[Problem to work on] Reproduce the span that opens at the line containing "const orbiter = placeOrbiter(stack);" and closes at the line containing "obj.parent = empty", both lines included, without alteration and without any other line.

[begin Data extract]

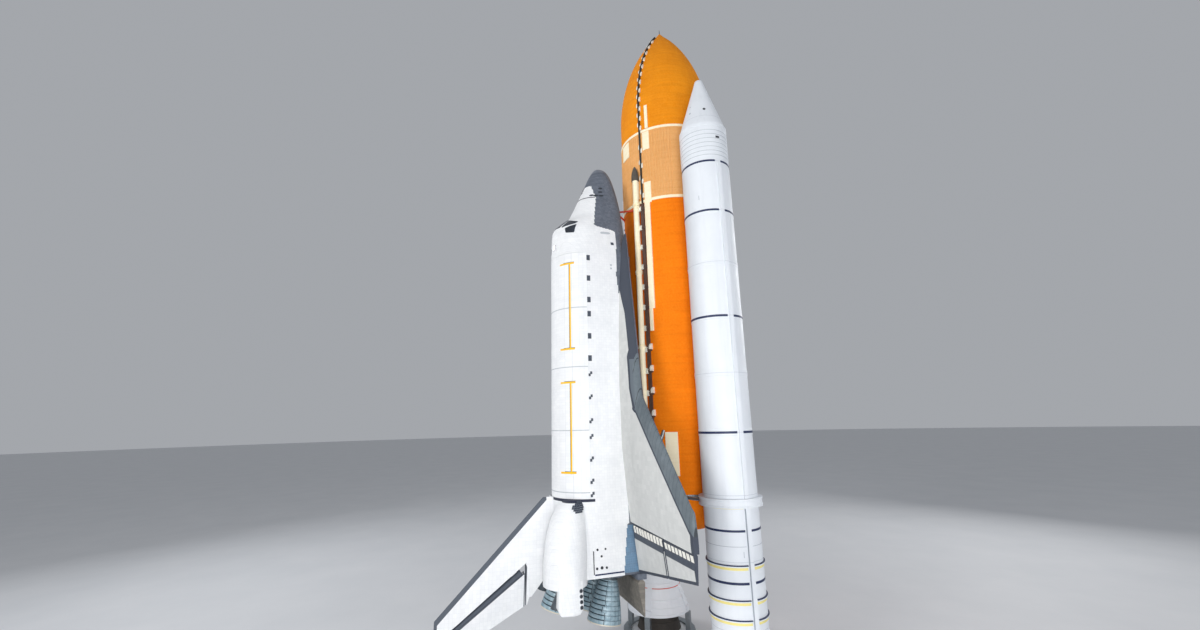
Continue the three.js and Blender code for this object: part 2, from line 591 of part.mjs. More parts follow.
function buildPods(orbiter) {
  const body = join(aftBody(SEAT), engineDomes(SEAT), upperEngineReach(),
    box([1200, -300, 300], [1307 + SEAT, 300, 600]));
  for (const [turn, name] of [[1, 'right'], [-1, 'left']]) {
    const shell = loft(POD_SECTIONS.map(([x, y, half, z, rise]) => Array.from({ length: 20 }, (_, i) => {
      const angle = (2 * Math.PI * i) / 20;
      return [x, turn * y + half * Math.cos(angle), z + rise * Math.sin(angle)];
    })));
    const housing = loft([[1500, 144, 454, 518], [1562, 152, 454, 520], [1578, 149, 462, 512]].map(
      ([x, outer, low, high]) => [[x, turn * 120, low], [x, turn * (outer - 6), low],
        [x, turn * outer, 480], [x, turn * (outer - 8), high], [x, turn * 120, high]]));
    const thrust = thrustMatrix({ ...OMS, y: turn * OMS.y, yaw: turn * OMS.yaw });
    const seat = new THREE.CylinderGeometry(24, 24, 50, 20).rotateX(Math.PI / 2).translate(0, 0, 25);
    const recess = solid(seat.applyMatrix4(thrust));
    add(orbiter, `oms_pod_${name}`, cut(join(shell, housing), body, recess), TILE_WHITE);

    const bell = [[0, SEAT], [OMS.base, SEAT], [11, 8], [15, 22], [19, 42], [21.6, 60], [20.6, 60],
      [18, 42], [13, 22], [0, 12]];
    const mount = new THREE.Group();
    mount.applyMatrix4(thrust);
    orbiter.add(mount);
    add(mount, `oms_engine_${name}`, lathe(bell, 16), BELL);
  }
}

// The fin and rudder

const finShare = (z) => (z - FIN.rootZ) / (FIN.tipZ - FIN.rootZ);
const finChord = (z) => FIN.rootChord + (FIN.tipChord - FIN.rootChord) * finShare(z);
const finLeading = (z) => FIN.rootX + (z - FIN.rootZ);
const hingeX = (z) => finLeading(z) + 0.6 * finChord(z);
const hingeHalf = (z) => FIN.wedge * finChord(z);
const spineRadius = (z) => 0.93 * hingeHalf(z);

function finSection(z) {
  const chord = finChord(z);
  const half = hingeHalf(z);
  // share of the chord, share of the half thickness
  const upperSide = [[0, 0.09], [0.012, 0.2], [0.1, 0.45], [0.3, 0.8], [0.6, 1], [1, 0.12]];
  const side = (turn) => upperSide.map(([s, t]) => [finLeading(z) + s * chord, turn * t * half, z]);
  return [...side(1), ...side(-1).reverse()];
}

// An outline in X and Z, made solid across Y.
function acrossY(outline, low, high) {
  const shape = new THREE.Shape(outline.map(([x, z]) => new THREE.Vector2(x, z)));
  const geometry = new THREE.ExtrudeGeometry(shape, { depth: high - low, bevelEnabled: false });
  return solid(geometry.translate(0, 0, -high).rotateX(Math.PI / 2));
}

function buildFin(orbiter) {
  const { rudderLow, rudderHigh, tipZ } = FIN;
  const spineLow = rudderLow + 12;
  const spineHigh = rudderHigh - 9;
  const spineEnds = [spineLow, spineHigh].map((z) => [hingeX(z), 0, z]);
  const whole = loft([finSection(470), finSection(tipZ)]);
  const ahead = 1.45; // how far ahead of the hinge line the rudder's bay starts, in hinge half thicknesses
  const bayX = (z) => hingeX(z) - ahead * hingeHalf(z) - 1;
  const bay = acrossY([[bayX(rudderLow), rudderLow], [1800, rudderLow], [1800, rudderHigh],
    [bayX(rudderHigh), rudderHigh]], -40, 40);
  const body = join(aftBody(SEAT), engineDomes(SEAT), upperEngineReach(),
    box([1200, -60, 300], [1307 + RUNNING, 60, 600]));
  const chute = loft([[1440, 10, 520, 560], [1500, 16, 528, 571], [1562, 14, 536, 568]].map(
    ([x, half, low, high]) =>
      [[x, -half, low], [x, half, low], [x, half * 0.8, high], [x, -half * 0.8, high]]));
  const pads = [[604, 618], [742, 754]].map(([low, high]) => cut(
    acrossY([[bayX(low) - 4, low], [hingeX(low), low], [hingeX(high), high], [bayX(high) - 4, high]],
      -2, 2),
    turningRod(spineEnds, spineRadius(spineLow), spineRadius(spineHigh))));
  add(orbiter, 'fin', join(cut(join(whole, chute), bay, body), ...pads), TILE_WHITE);

  const spine = (grow) => rod([hingeX(spineLow), 0, spineLow], [hingeX(spineHigh), 0, spineHigh],
    spineRadius(spineLow) + grow, spineRadius(spineHigh) + grow, 20);
  add(orbiter, 'rudder_spine', spine(0), TILE_BLACK);

  // The hinge line leans back, so the panels' ends rise and sink as they turn.
  const panelLow = rudderLow + 3.5;
  const panelTop = rudderHigh - 6;
  const startX = (z) => hingeX(z) + 0.4 * hingeHalf(z);
  for (const [turn, name] of [[1, 'right'], [-1, 'left']]) {
    const range = acrossY([[startX(panelLow), panelLow], [1800, panelLow], [1800, panelTop],
      [startX(panelTop), panelTop]], turn > 0 ? RUNNING / 2 : -40, turn > 0 ? 40 : -RUNNING / 2);
    const panel = cut(whole.intersect(range), spineCut(spineLow, spineHigh));
    add(orbiter, `rudder_panel_${name}`, panel, TILE_WHITE);
  }
}

// What the spine sweeps, drawn out past both of the rudder's ends
function spineCut(low, high) {
  const ends = [low - 40, high + 40];
  return turningRod(ends.map((z) => [hingeX(z), 0, z]), ...ends.map((z) => spineRadius(z)));
}

// The wings

const sweptLead = (y) => WING.sweepX + y;
const gloveLead = (y) => sweptLead(WING.breakY) - (WING.breakY - y) * WING.gloveSlope;
const wingLead = (y) => (y < WING.breakY ? gloveLead(y) : sweptLead(y));
const wingTrail = (y) => WING.trailX - WING.trailSlope * y;
const wingDepth = (y) => WING.thickness * (wingTrail(y) - sweptLead(y));
const wingBase = (y) => WING.rootZ + WING.dihedral * (y - WING.rootY);

function thicknessShare(s, peak) {
  return s < peak ? Math.sqrt(1 - (1 - s / peak) ** 2) : 1 - 0.96 * ((s - peak) / (1 - peak)) ** 1.5;
}

function wingHeights(y, x, lead = wingLead(y)) {
  const peak = y < WING.breakY ? 0.6 - (0.2 * (y - WING.rootY)) / (WING.breakY - WING.rootY) : 0.4;
  const share = thicknessShare((x - lead) / (wingTrail(y) - lead), peak);
  const low = wingBase(y) + 0.3 * wingDepth(y) * (1 - share);
  return [low, low + wingDepth(y) * share];
}

function wingSection(y, lead, end) {
  const shares = [0, 0.006, 0.03, 0.09, 0.2, 0.36, 0.55, 0.77, 1];
  const points = shares.map((s) => {
    const x = lead + s * (end - lead);
    const [low, high] = wingHeights(y, x, lead);
    return { x, low, high };
  });
  return [...points.slice(1).reverse().map(({ x, low }) => [x, y, low]), [points[0].x, y, points[0].low],
    ...points.slice(1).map(({ x, high }) => [x, y, high])];
}

const ELEVONS = [{ place: 'inboard', from: 120, to: 309 }, { place: 'outboard', from: 315, to: 462 }];

const elevonHalf = (y) => {
  const [low, high] = wingHeights(y, WING.hingeX);
  return (high - low) / 2;
};
const elevonHeight = (y) => {
  const [from, to] = [119, 462];
  const ends = [from, to].map((at) => {
    const [low, high] = wingHeights(at, WING.hingeX);
    return (low + high) / 2;
  });
  return ends[0] + ((ends[1] - ends[0]) * (y - from)) / (to - from);
};

const elevonNose = (y) => elevonHalf(y) * 0.97;

function elevonSection(y) {
  const half = elevonNose(y);
  const centre = elevonHeight(y);
  const nose = steps(6, 100, 260).map((a) =>
    [WING.hingeX + half * Math.cos(a * DEGREE), y, centre + half * Math.sin(a * DEGREE)]);
  const end = wingTrail(y);
  const [low, high] = wingHeights(y, end - 1);
  return [...nose, [end, y, (low + high) / 2 - 0.8], [end, y, (low + high) / 2 + 0.8]];
}

function mirrorSections(sections, turn) {
  return sections.map((section) => section.map(([x, y, z]) => [x, turn * y, z]));
}

function buildWings(orbiter) {
  const { rootY, tipY, breakY, hingeX: hinge, edgeY, edgeBand } = WING;
  const boxEnd = (y) => hinge - elevonHalf(y) - 2 * RUNNING;
  // span, leading edge station
  const sections = [rootY + SEAT, 118, 150, breakY, 250, 320, 400, 452].map((y) => [y, wingLead(y)]);
  sections.push([464, sweptLead(460)], [tipY, sweptLead(tipY) + 22]);
  const bodyOfWing = sections.map(([y, lead]) => wingSection(y, lead, boxEnd(Math.min(y, 462))));

  // The hot leading edge is the front of the same wing, split off along a line parallel to the edge.
  const edgeLine = (y, extra) => [wingLead(y) + edgeBand + extra, y];
  const edgeOutline = (extra) => [[600, edgeY - extra], edgeLine(edgeY, extra), edgeLine(breakY, extra),
    edgeLine(440, extra), [wingLead(460) + 50 + extra, 469], [wingLead(460) + 50 + extra, 520], [600, 520]];

  for (const [turn, name] of [[1, 'right'], [-1, 'left']]) {
    const wing = cut(loft(mirrorSections(bodyOfWing, turn)), aftBody(SEAT));
    const pads = ELEVONS.flatMap(({ from, to }) => [0.15, 0.85].map((share) => {
      const y = from + share * (to - from);
      const centre = elevonHeight(y);
      const pad = box([boxEnd(y) - 4, turn * y - 4, centre - 3], [hinge, turn * y + 4, centre + 3]);
      const ends = [from, to].map((at) => [hinge, turn * at, elevonHeight(at)]);
      return cut(pad, turningRod(ends, elevonNose(from), elevonNose(to)));
    }));
    const edgePrism = (extra) => prism(edgeOutline(extra).map(([x, y]) => [x, turn * y]), 200, 400);
    add(orbiter, `wing_${name}`, join(cut(wing, edgePrism(SEAT)), ...pads), TILE_WHITE);
    add(orbiter, `wing_edge_${name}`, wing.intersect(edgePrism(0)), CARBON);
    for (const { place, from, to } of ELEVONS) {
      const sectionsOfElevon = mirrorSections([elevonSection(from), elevonSection(to)], turn);
      add(orbiter, `elevon_${place}_${name}`, loft(sectionsOfElevon), TILE_WHITE);
    }
  }
}

function buildBodyFlap(orbiter) {
  const { hingeX: x, hingeZ: z, half, radius, end } = FLAP;
  const nose = steps(6, 100, 260).map((a) =>
    [x + radius * Math.cos(a * DEGREE), z + radius * Math.sin(a * DEGREE)]);
  add(orbiter, 'body_flap', acrossY([...nose, [end, z - 7], [end, z - 4]], -half, half), TILE_BLACK);
}

const shuttle = new THREE.Group();
const fullDepth = FIN.tipZ - ORBITER_HEIGHT_AT_TANK_AXIS + TANK.radius + TANK.flange;
const stack = groupAt(shuttle, 0, fullDepth / 2 - TANK.radius - TANK.flange, 0);
buildTank(stack);
buildBooster(stack, 1, 'right');
buildBooster(stack, -1, 'left');

const orbiter = placeOrbiter(stack);
buildForwardFuselage(orbiter);
buildBay(orbiter);
buildAftFuselage(orbiter);
buildEngines(orbiter);
buildPods(orbiter);
buildFin(orbiter);
buildWings(orbiter);
buildBodyFlap(orbiter);

shuttle.scale.setScalar(MM_PER_INCH);

export default shuttle;
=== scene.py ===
import math
from functools import partial, reduce

import bmesh
import bpy
from mathutils import Matrix, Vector


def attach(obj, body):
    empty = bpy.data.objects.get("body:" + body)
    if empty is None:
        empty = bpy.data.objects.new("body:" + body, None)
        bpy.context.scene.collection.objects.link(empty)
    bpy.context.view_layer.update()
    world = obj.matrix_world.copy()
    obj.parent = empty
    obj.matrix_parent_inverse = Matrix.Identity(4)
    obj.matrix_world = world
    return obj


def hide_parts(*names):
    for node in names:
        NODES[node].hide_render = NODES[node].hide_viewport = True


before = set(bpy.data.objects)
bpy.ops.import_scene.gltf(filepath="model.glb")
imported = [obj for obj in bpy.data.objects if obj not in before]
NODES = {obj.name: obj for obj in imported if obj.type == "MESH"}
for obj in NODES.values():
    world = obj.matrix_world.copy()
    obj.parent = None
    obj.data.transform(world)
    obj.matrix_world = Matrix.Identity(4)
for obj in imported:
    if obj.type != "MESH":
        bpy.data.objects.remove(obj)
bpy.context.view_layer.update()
STACK = "launch_stack"
SIDES = ((1, "right"), (-1, "left"))

INCH = 0.0127  # one real inch in the half-size model, in metres
DEGREE = math.pi / 180
SEAT = 0.3 / 12.7  # neighbouring solids keep 0.3 mm between them

AXIS = 292.25  # where the axes of the tank and the boosters lie along the frame's Y
BOOSTER_SPREAD = 250.5  # from the tank's axis to a booster's
ORBITER_ZERO = AXIS + 63.5  # where the orbiter's height is 0 along the frame's Y
TANK_FLOOR = 2543  # the station that each vehicle has at the floor
BOOSTER_FLOOR = 2000
ORBITER_FLOOR = 1802

TANK_RADIUS = 165.5
OGIVE_TOP = 371
OGIVE_END = 765
OGIVE_ARC = 612  # radius of the arc along the tank's nose
INTERTANK_TOP = 852.8
INTERTANK_END = 1123.2
DOME_TOP = 2058
DOME_DEPTH = 115
TRAY_ANGLE = 30.4  # from the side that faces the orbiter, towards starboard
LINE_ANGLE = 23.6
LINE_RADIUS = 9.5
LINE_OFF = TANK_RADIUS + 13

CONE_TOP = 211
CONE_END = 400
CONE_RADIUS = 13.8
CASE_RADIUS = 73
CASE_TOP = 525
CASE_END = 1837
SKIRT_TOP = 1844
NOZZLE_END = 1989.6
CASE_SEAM = 531.5  # the case's first seam, and from one seam to the next
SEGMENT = 160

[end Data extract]

[Correct answer]
const orbiter = placeOrbiter(stack);
buildForwardFuselage(orbiter);
buildBay(orbiter);
buildAftFuselage(orbiter);
buildEngines(orbiter);
buildPods(orbiter);
buildFin(orbiter);
buildWings(orbiter);
buildBodyFlap(orbiter);

shuttle.scale.setScalar(MM_PER_INCH);

export default shuttle;
=== scene.py ===
import math
from functools import partial, reduce

import bmesh
import bpy
from mathutils import Matrix, Vector


def attach(obj, body):
    empty = bpy.data.objects.get("body:" + body)
    if empty is None:
        empty = bpy.data.objects.new("body:" + body, None)
        bpy.context.scene.collection.objects.link(empty)
    bpy.context.view_layer.update()
    world = obj.matrix_world.copy()
    obj.parent = empty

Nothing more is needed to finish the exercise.